THE PROBLEM
Search the data for the string "json" and gather each line it is in.

RECORDED DATA
:::::
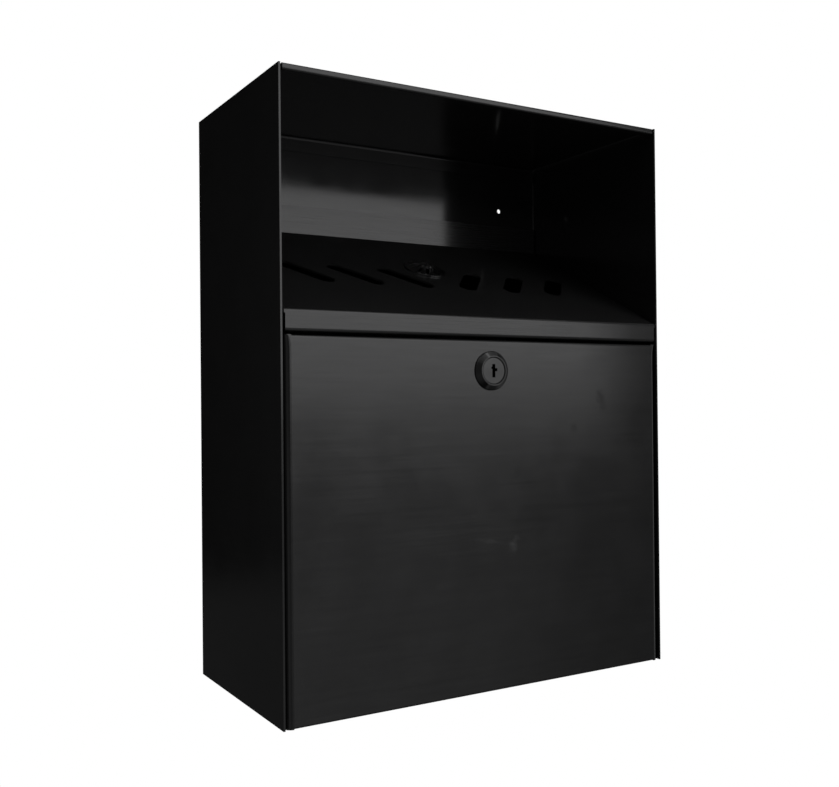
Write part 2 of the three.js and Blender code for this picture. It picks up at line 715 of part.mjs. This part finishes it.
// Pan-head screw into the plug's square end, with a cross recess.
function camScrew() {
  const headStart = CAM_BACK_Y + GAP * 2 + WASHER_THICKNESS;
  const shaft = turnedY([
    [0, headStart - 6],
    [1.3, headStart - 6],
    [1.3, headStart],
    [3.4, headStart],
    [3.4, headStart + 1.2],
    [2.4, headStart + 2.1],
    [0, headStart + 2.4],
  ], 32);
  const recess = [
    block([-1.8, headStart + 1, -0.4], [1.8, headStart + 5, 0.4]),
    block([-0.4, headStart + 1, -1.8], [0.4, headStart + 5, 1.8]),
  ];
  return cut(shaft, recess).translate(0, 0, LOCK_Z);
}

// Assembly -----------------------------------------------------------------------------------

const casing = new THREE.Group();
addPiece(casing, 'casing_wrap', casingWrap(), blackSteel);
addPiece(casing, 'top_panel', topPanel(), blackSteel);
addPiece(casing, 'bottom_panel', bottomPanel(), blackSteel);
addPiece(casing, 'ash_tray', ashTray(), blackSteel);
addPiece(casing, 'stub_plate', stubPlate(), blackSteel);
addPiece(casing, 'lock_strike', lockStrike(), blackSteel);

const door = new THREE.Group();
addPiece(door, 'door_panel', doorPanel(), blackSteel);
addPiece(door, 'bin_wrap', binWrap(), plainSteel);

for (const [side, label] of [[-1, 'left'], [1, 'right']]) {
  addPiece(casing, `pivot_pin_${label}`, pivotPin(side), plainSteel);
  addPiece(casing, `pivot_clip_${label}`, pivotClip(side), zincSteel);
  addPiece(door, `bin_cheek_${label}`, binCheek(side), plainSteel);
  addPiece(door, `pivot_bush_${label}`, pivotBush(side), nylon);
  BIN_STUD_Z.forEach((z, row) => {
    const place = `${row ? 'upper' : 'lower'}_${label}`;
    addPiece(door, `bin_stud_${place}`, binStud(BIN_STUD_X * side, z), plainSteel);
    addPiece(door, `bin_nut_${place}`, binNut(BIN_STUD_X * side, z), zincSteel);
  });
}

addPiece(door, 'lock_housing', lockHousing(), darkChrome);
addPiece(door, 'lock_washer', lockWasher(), zincSteel);
addPiece(door, 'lock_nut', lockNut(), zincSteel);

const plug = new THREE.Group();
addPiece(plug, 'lock_plug', lockPlug(), darkChrome);
addPiece(plug, 'lock_cam', lockCam(), zincSteel);
addPiece(plug, 'cam_washer', camWasher(), zincSteel);
addPiece(plug, 'cam_screw', camScrew(), zincSteel);
for (let i = 0; i < WAFER_COUNT; i += 1) {
  addPiece(plug, `lock_wafer_${i + 1}`, lockWafer(i), brass);
  addPiece(plug, `wafer_spring_${i + 1}`, waferSpring(i), plainSteel);
}
door.add(plug);

const ashtray = new THREE.Group();
ashtray.add(casing, door);

export default ashtray;
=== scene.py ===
import json
import math

import bpy
from mathutils import Matrix, Vector

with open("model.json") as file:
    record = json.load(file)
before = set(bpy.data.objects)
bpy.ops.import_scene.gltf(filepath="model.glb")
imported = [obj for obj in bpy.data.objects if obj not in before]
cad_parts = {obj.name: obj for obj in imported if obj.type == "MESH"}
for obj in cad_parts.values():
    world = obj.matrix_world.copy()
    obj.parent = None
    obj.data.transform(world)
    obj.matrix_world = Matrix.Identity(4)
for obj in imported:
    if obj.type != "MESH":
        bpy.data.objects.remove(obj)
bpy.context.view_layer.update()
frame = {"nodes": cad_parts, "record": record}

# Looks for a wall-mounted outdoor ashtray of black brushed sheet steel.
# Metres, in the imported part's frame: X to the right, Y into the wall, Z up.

NODES = frame["nodes"]
MM = 0.001

# Brushed grain: noise cells per metre along and across it, and depths in metres.
GRAIN_LENGTHWISE = 40.0
GRAIN_CROSSWISE = 2600.0
GRAIN_DEPTH = 2e-6
WAVE_DEPTH = 2.0e-4
# Noise cells per metre for the sheets' slow waves and for their clouding.
WAVE_SCALE = 9.0
CLOUD_SCALE = 34.0
# How far the grain, its broad streaks and the clouds change the tone.
GRAIN_TONE = (0.88, 1.12)
STREAK_TONE = (0.975, 1.025)
CLOUD_TONE = (0.95, 1.05)

# Black sheet: shade, roughness of the front pieces and of the wrap, and its metallic share.
BLACK = 0.079
FRONT_ROUGHNESS = 0.15
WRAP_ROUGHNESS = 0.11
METALLIC_SHARE = 0.8

# Small rounds on the edges of the outer pieces, in metres.
EDGE_ROUND = 0.12e-3
STUB_EDGE_ROUND = 0.4e-3
EDGE_ANGLE = math.radians(50)

# Camera, where the photographer stood: below the hood's height, to the object's left.
CAMERA_PLACE = Vector((-315.9, -574.8, -3.2)) * MM
CAMERA_YAW = math.radians(-30.845)
CAMERA_PITCH = math.radians(0.43)
CAMERA_ROLL = math.radians(-0.524)
CAMERA_LENS = 42.28
SENSOR_WIDTH = 36.0

# The room the metal reflects. Azimuths run from straight in front toward the object's right.
WINDOW_RIGHT = 42.2
WINDOW_LEFT = 6.0
WINDOW_LIGHT = 1.06
GLOW_FAR = 0.085
GLOW_NEAR = 0.2
ROOM_LIGHT = 0.006
FLOOR_LIGHT = 0.024
CEILING_LIGHT = 0.4
# Window ends and the brighter part of its glow: cosines where each begins and is full.
RIGHT_END = (-0.015, 0.015)
LEFT_END = (-0.05, 0.15)
NEAR_PART = (-0.03, 0.16)
# Heights, as the vertical part of a direction, where the sill, ceiling and floor begin and are full.
SILL = (-0.06, 0.038)
CEILING = (0.42, 1.0)
FLOOR = (-0.15, -0.2)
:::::
THE RESPONSE
import json
with open("model.json") as file:
    record = json.load(file)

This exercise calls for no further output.